First instance decision
HHJ Tolson QC rejected the wife's petition, referring to it as hopeless. The allegations were not at a level sufficient to demonstrate that the husband behaved in such a way that the petitioner wife cannot reasonably be expected to live with him. He described the allegations as ‘at best flimsy’, ‘significantly exaggerated’ and ‘minor altercations of a kind to be expected in a marriage’.
Court of Appeal
Sir James Munby gave the leading judgment dismissing the wife's appeal. He summarised the current position, which blends objective and subjective elements: a petitioner must demonstrate that a reasonable person would conclude that this particular respondent has behaved in a way that this particular petitioner cannot reasonably be expected to live with the respondent, taking into account all of the circumstances and the history of the marriage.
The Court of Appeal held that HHJ Tolson QC was entitled to deal with all the issues in one day and was not required to make specific findings in relation to each of the 27 allegations. The judge had also given due consideration to the impact of the husband's behaviour on the wife, taken the correct considerations into account including the cumulative impact of the allegations and had applied the law correctly.
Furthermore, the decision did not contravene the petitioner's right to respect for private and family life under Art 8 and her right to marry under Art 12 of the European Convention on Human Rights (ECHR). While the ECHR grants the right to marry, it was never intended to include a right to divorce or the right to a favourable outcome. Rather, the intention of Contracting Parties was to expressly exclude the right to a divorce (leaving this to a matter of states’ national laws).
The wife appealed to the Supreme Court, which has this morning – with reluctance – dismissed her appeal.
Mrs Owens initially argued that the words ‘unreasonable behaviour’ do not actually appear in s 1(2)(b) and the emphasis should not be on how the husband’s behaviour may be considered to be unreasonable but rather on the impact of his behaviour on her (a more subjective approach).

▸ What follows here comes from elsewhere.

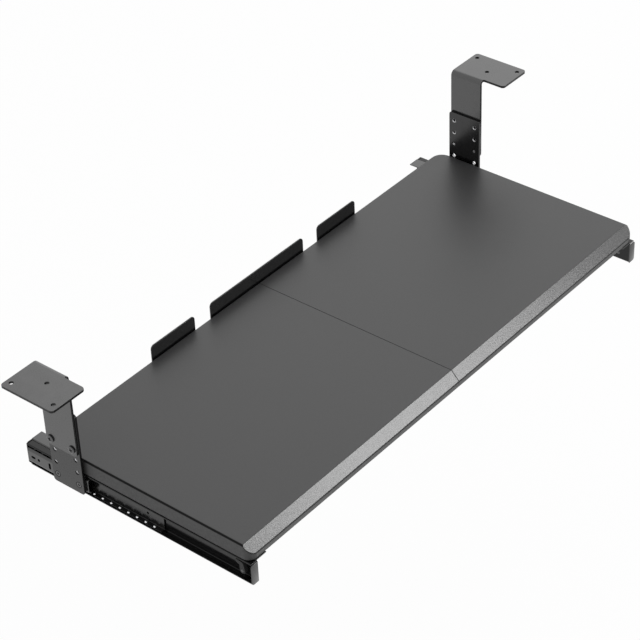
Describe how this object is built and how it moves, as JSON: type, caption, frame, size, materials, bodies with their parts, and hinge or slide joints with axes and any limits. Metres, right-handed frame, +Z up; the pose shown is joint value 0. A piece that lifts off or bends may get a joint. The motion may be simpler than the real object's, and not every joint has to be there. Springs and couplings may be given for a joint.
{
  "type": "under-desk keyboard tray",
  "caption": "Dark keyboard tray in two joined halves that hangs under a desk on height-adjustable steel brackets and pulls out on ball-bearing slides, with stops along its back.",
  "frame": {"origin": "middle of the desk screw pattern, on the plane of the desk's underside, where the flange tops rest", "axes": "+X along the tray towards the user's right, -Y towards the user, which is the way the tray pulls out, +Z up into the desk"},
  "size_m": [0.8014, 0.31, 0.1612],
  "materials": {
    "bracket_steel": "satin black powder coat",
    "slide_steel": "semi-gloss black finish",
    "board_laminate": "matte dark grey laminate over board",
    "front_band": "fine-ribbed dark grey band",
    "screw_steel": "black oxide",
    "ball_steel": "polished",
    "bumper_rubber": "matte grey rubber"
  },
  "bodies": {
    "brackets": {"left_hanger": "bracket_steel", "left_drop_plate": "bracket_steel", "left_height_screws": "screw_steel", "left_fixed_rail": "slide_steel", "left_plate_screws": "screw_steel", "right_hanger": "bracket_steel", "right_drop_plate": "bracket_steel", "right_height_screws": "screw_steel", "right_fixed_rail": "slide_steel", "right_plate_screws": "screw_steel"},
    "left_cage": {"left_ball_cage": "slide_steel", "left_balls": "ball_steel"},
    "right_cage": {"right_ball_cage": "slide_steel", "right_balls": "ball_steel"},
    "tray": {"left_moving_rail": "slide_steel", "left_rail_screws": "screw_steel", "left_bumper": "bumper_rubber", "left_bumper_rivet": "screw_steel", "left_board": "board_laminate", "left_front_band": "front_band", "right_moving_rail": "slide_steel", "right_rail_screws": "screw_steel", "right_bumper": "bumper_rubber", "right_bumper_rivet": "screw_steel", "right_board": "board_laminate", "right_front_band": "front_band", "rear_joining_plate": "bracket_steel", "front_joining_plate": "bracket_steel", "left_rear_stop": "bracket_steel", "middle_rear_stop": "bracket_steel", "right_rear_stop": "bracket_steel", "joining_screws": "screw_steel", "stop_screws": "screw_steel"}
  },
  "joints": [
    {"name": "tray_slide", "type": "slide", "parent": "brackets", "child": "tray", "axis": [0, 1, 0], "range_m": [0, 0.195]},
    {"name": "left_cage_slide", "type": "slide", "parent": "brackets", "child": "left_cage", "axis": [0, 1, 0], "range_m": [0, 0.0975]},
    {"name": "right_cage_slide", "type": "slide", "parent": "brackets", "child": "right_cage", "axis": [0, 1, 0], "range_m": [0, 0.0975]}
  ],
  "couplings": [
    {"joint": "left_cage_slide", "follows": "tray_slide", "ratio": 0.5},
    {"joint": "right_cage_slide", "follows": "tray_slide", "ratio": 0.5}
  ]
}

This ‘novel interpretation’ was subsequently abandoned at the hearing (see paras 43 and 51 of the judgment).
The Supreme Court (in contrast to the Court of Appeal) raised questions about whether the trial judge had heard enough evidence to determine the cumulative effect of the wife’s allegations on her following just a one-day hearing and having only examined through oral evidence 4 out of her 27 allegations. The wife nevertheless fails by a narrow margin in her appeal.

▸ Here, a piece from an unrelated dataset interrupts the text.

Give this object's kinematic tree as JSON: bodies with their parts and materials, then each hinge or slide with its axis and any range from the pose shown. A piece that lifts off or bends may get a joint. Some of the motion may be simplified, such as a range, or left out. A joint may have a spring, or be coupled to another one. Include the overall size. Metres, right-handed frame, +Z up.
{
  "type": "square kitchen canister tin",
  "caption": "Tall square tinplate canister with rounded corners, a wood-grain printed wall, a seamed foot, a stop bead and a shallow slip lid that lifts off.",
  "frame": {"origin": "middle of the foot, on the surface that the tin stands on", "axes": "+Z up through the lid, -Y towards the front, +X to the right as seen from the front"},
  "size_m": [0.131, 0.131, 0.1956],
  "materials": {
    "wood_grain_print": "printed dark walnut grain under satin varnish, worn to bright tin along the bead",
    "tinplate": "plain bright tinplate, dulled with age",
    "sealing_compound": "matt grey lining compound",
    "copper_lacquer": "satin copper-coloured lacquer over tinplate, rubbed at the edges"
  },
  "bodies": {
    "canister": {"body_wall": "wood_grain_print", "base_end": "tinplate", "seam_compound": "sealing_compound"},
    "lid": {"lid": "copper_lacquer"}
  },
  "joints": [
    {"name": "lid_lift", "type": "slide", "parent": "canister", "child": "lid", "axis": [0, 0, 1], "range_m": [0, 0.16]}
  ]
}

The decision will no doubt evoke passionate responses from practitioners accustomed to drafting anodyne petitions in an effort to reduce the heat and promote compromise, in particular where children are involved. There also continues to be a growing movement in support of no-fault divorce, and this case serves to advance the calls for reform, perhaps by reviving the failed efforts to introduce no-fault divorce in the aborted Family Law Act 1996. Lord Wilson in the Supreme Court himself suggested that parliament may wish to consider replacing the current law (at para 45).
The result leaves the wife in a desperately unhappy marriage and she now must wait until 2020 (when she will be 70) to divorce Mr Owens without his consent. This is despite pleas by Mrs Owens that the current state of the law is out of touch with changing social values.
The Court of Appeal and the Supreme Court were both keen to remind us that it is not for courts to usurp Parliament's sovereignty: the court's role is to interpret the law rather than change it.
Interestingly, Lady Hale (who also considered in passing the possibility of a re-trial at para 53) sought to soften the general approach to what has become known as ‘unreasonable behaviour’ petitions. She describes such petitions as being ‘conduct-based’ rather than ‘fault-based’, the terms ‘unreasonable behaviour’ being misleading (as Mrs Owens had initially pointed out, this term does not appear in the legislation).
Lady Hale also confirmed that the behaviour complained of does not have to be the cause of the breakdown of the marriage and gave her strong concern that the trial judge may have underplayed the cumulative effect of a great many small incidents said to be indicative of authoritarian, demeaning and humiliating conduct over a period of time (at para 50).
The concerns voiced by Lady Hale and Lord Wilson in the Supreme Court regarding the trial judge’s approach raises questions about the extent to which we can draw from the facts of this case when attempting to gauge just how serious our clients’ particulars should be. Of course, every case turns on its facts, but that notion itself advances little by way of legal certainty.
Until the law is reformed, practitioners face the increasingly difficult balancing act of keeping the particulars as non-confrontational as possible while importing sufficient gravity to the allegations as to satisfy the requirements under s 1(2)(b), which may be a concern in domestic violence cases.